- [Written task]: Are you able to quote each entry exactly as written?

- [Source material]:

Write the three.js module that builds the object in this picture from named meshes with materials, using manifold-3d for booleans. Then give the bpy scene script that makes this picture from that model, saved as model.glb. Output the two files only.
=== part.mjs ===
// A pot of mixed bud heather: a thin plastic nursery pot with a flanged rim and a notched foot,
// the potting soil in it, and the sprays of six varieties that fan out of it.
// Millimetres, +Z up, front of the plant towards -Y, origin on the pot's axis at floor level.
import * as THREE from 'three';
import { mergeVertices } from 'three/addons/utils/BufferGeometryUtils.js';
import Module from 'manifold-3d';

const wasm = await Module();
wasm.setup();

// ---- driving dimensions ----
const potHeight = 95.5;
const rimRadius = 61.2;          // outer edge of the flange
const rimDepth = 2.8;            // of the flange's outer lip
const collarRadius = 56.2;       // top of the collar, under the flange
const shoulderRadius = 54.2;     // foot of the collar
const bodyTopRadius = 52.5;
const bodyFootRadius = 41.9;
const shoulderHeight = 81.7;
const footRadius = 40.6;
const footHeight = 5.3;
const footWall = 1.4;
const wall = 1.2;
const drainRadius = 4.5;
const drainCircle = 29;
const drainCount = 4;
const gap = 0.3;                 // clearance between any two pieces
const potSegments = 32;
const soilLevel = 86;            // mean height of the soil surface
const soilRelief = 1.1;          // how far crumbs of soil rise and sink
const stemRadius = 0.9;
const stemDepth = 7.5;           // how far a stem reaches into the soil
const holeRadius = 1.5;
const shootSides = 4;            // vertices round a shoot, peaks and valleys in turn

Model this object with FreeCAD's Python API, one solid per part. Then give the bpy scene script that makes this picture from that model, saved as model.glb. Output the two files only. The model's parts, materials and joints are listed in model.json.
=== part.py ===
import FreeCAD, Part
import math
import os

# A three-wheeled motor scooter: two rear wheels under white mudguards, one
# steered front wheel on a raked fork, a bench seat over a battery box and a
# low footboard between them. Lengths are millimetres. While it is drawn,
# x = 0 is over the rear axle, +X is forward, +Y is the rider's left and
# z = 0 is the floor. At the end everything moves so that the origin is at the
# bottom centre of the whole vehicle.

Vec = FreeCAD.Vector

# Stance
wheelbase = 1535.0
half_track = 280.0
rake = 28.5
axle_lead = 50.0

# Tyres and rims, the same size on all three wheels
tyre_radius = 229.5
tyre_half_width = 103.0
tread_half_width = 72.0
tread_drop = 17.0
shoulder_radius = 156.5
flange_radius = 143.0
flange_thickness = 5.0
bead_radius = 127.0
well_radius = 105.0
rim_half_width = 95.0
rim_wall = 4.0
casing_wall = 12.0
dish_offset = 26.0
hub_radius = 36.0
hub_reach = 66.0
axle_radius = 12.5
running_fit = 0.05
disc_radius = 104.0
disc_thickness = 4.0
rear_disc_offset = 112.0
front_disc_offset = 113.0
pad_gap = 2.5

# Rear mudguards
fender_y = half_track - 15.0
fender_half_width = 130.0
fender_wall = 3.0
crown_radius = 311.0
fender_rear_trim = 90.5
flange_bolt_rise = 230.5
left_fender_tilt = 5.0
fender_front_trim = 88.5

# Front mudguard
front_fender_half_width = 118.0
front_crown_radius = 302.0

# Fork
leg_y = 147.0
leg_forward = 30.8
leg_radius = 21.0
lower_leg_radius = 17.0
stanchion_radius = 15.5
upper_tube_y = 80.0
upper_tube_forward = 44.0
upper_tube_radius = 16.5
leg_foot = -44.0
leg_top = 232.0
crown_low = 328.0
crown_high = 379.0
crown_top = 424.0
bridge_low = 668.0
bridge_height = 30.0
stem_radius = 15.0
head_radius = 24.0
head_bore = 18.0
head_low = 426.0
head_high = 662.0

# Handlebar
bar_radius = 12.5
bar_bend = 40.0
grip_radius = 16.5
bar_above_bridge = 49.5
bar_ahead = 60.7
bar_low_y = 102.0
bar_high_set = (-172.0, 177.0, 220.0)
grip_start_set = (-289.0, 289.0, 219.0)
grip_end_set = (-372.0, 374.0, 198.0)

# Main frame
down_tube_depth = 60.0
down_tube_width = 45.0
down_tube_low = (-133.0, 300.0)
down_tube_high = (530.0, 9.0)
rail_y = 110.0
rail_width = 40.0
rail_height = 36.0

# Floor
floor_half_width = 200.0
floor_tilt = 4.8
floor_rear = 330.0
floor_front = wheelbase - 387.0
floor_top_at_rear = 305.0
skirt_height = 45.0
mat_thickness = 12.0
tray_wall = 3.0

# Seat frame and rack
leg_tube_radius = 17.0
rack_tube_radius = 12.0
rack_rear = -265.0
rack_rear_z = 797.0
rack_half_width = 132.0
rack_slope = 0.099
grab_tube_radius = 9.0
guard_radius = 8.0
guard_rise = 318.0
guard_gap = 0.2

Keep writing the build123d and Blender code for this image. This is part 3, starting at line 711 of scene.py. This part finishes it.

- [Result of this task]:
Write the three.js module that builds the object in this picture from named meshes with materials, using manifold-3d for booleans. Then give the bpy scene script that makes this picture from that model, saved as model.glb. Output the two files only.
=== part.mjs ===
// A pot of mixed bud heather: a thin plastic nursery pot with a flanged rim and a notched foot,
// the potting soil in it, and the sprays of six varieties that fan out of it.
// Millimetres, +Z up, front of the plant towards -Y, origin on the pot's axis at floor level.
import * as THREE from 'three';
import { mergeVertices } from 'three/addons/utils/BufferGeometryUtils.js';
import Module from 'manifold-3d';

const wasm = await Module();
wasm.setup();

// ---- driving dimensions ----
const potHeight = 95.5;
const rimRadius = 61.2;          // outer edge of the flange
const rimDepth = 2.8;            // of the flange's outer lip
const collarRadius = 56.2;       // top of the collar, under the flange
const shoulderRadius = 54.2;     // foot of the collar
const bodyTopRadius = 52.5;
const bodyFootRadius = 41.9;
const shoulderHeight = 81.7;
const footRadius = 40.6;
const footHeight = 5.3;
const footWall = 1.4;
const wall = 1.2;
const drainRadius = 4.5;
const drainCircle = 29;
const drainCount = 4;
const gap = 0.3;                 // clearance between any two pieces
const potSegments = 32;
const soilLevel = 86;            // mean height of the soil surface
const soilRelief = 1.1;          // how far crumbs of soil rise and sink
const stemRadius = 0.9;
const stemDepth = 7.5;           // how far a stem reaches into the soil
const holeRadius = 1.5;
const shootSides = 4;            // vertices round a shoot, peaks and valleys in turn

Model this object with FreeCAD's Python API, one solid per part. Then give the bpy scene script that makes this picture from that model, saved as model.glb. Output the two files only. The model's parts, materials and joints are listed in model.json.
=== part.py ===
import FreeCAD, Part
import math
import os

# A three-wheeled motor scooter: two rear wheels under white mudguards, one
# steered front wheel on a raked fork, a bench seat over a battery box and a
# low footboard between them. Lengths are millimetres. While it is drawn,
# x = 0 is over the rear axle, +X is forward, +Y is the rider's left and
# z = 0 is the floor. At the end everything moves so that the origin is at the
# bottom centre of the whole vehicle.

Vec = FreeCAD.Vector

# Stance
wheelbase = 1535.0
half_track = 280.0
rake = 28.5
axle_lead = 50.0

# Tyres and rims, the same size on all three wheels
tyre_radius = 229.5
tyre_half_width = 103.0
tread_half_width = 72.0
tread_drop = 17.0
shoulder_radius = 156.5
flange_radius = 143.0
flange_thickness = 5.0
bead_radius = 127.0
well_radius = 105.0
rim_half_width = 95.0
rim_wall = 4.0
casing_wall = 12.0
dish_offset = 26.0
hub_radius = 36.0
hub_reach = 66.0
axle_radius = 12.5
running_fit = 0.05
disc_radius = 104.0
disc_thickness = 4.0
rear_disc_offset = 112.0
front_disc_offset = 113.0
pad_gap = 2.5

# Rear mudguards
fender_y = half_track - 15.0
fender_half_width = 130.0
fender_wall = 3.0
crown_radius = 311.0
fender_rear_trim = 90.5
flange_bolt_rise = 230.5
left_fender_tilt = 5.0
fender_front_trim = 88.5

# Front mudguard
front_fender_half_width = 118.0
front_crown_radius = 302.0

# Fork
leg_y = 147.0
leg_forward = 30.8
leg_radius = 21.0
lower_leg_radius = 17.0
stanchion_radius = 15.5
upper_tube_y = 80.0
upper_tube_forward = 44.0
upper_tube_radius = 16.5
leg_foot = -44.0
leg_top = 232.0
crown_low = 328.0
crown_high = 379.0
crown_top = 424.0
bridge_low = 668.0
bridge_height = 30.0
stem_radius = 15.0
head_radius = 24.0
head_bore = 18.0
head_low = 426.0
head_high = 662.0

# Handlebar
bar_radius = 12.5
bar_bend = 40.0
grip_radius = 16.5
bar_above_bridge = 49.5
bar_ahead = 60.7
bar_low_y = 102.0
bar_high_set = (-172.0, 177.0, 220.0)
grip_start_set = (-289.0, 289.0, 219.0)
grip_end_set = (-372.0, 374.0, 198.0)

# Main frame
down_tube_depth = 60.0
down_tube_width = 45.0
down_tube_low = (-133.0, 300.0)
down_tube_high = (530.0, 9.0)
rail_y = 110.0
rail_width = 40.0
rail_height = 36.0

# Floor
floor_half_width = 200.0
floor_tilt = 4.8
floor_rear = 330.0
floor_front = wheelbase - 387.0
floor_top_at_rear = 305.0
skirt_height = 45.0
mat_thickness = 12.0
tray_wall = 3.0

# Seat frame and rack
leg_tube_radius = 17.0
rack_tube_radius = 12.0
rack_rear = -265.0
rack_rear_z = 797.0
rack_half_width = 132.0
rack_slope = 0.099
grab_tube_radius = 9.0
guard_radius = 8.0
guard_rise = 318.0
guard_gap = 0.2

Keep writing the build123d and Blender code for this image. This is part 3, starting at line 711 of scene.py. This part finishes it.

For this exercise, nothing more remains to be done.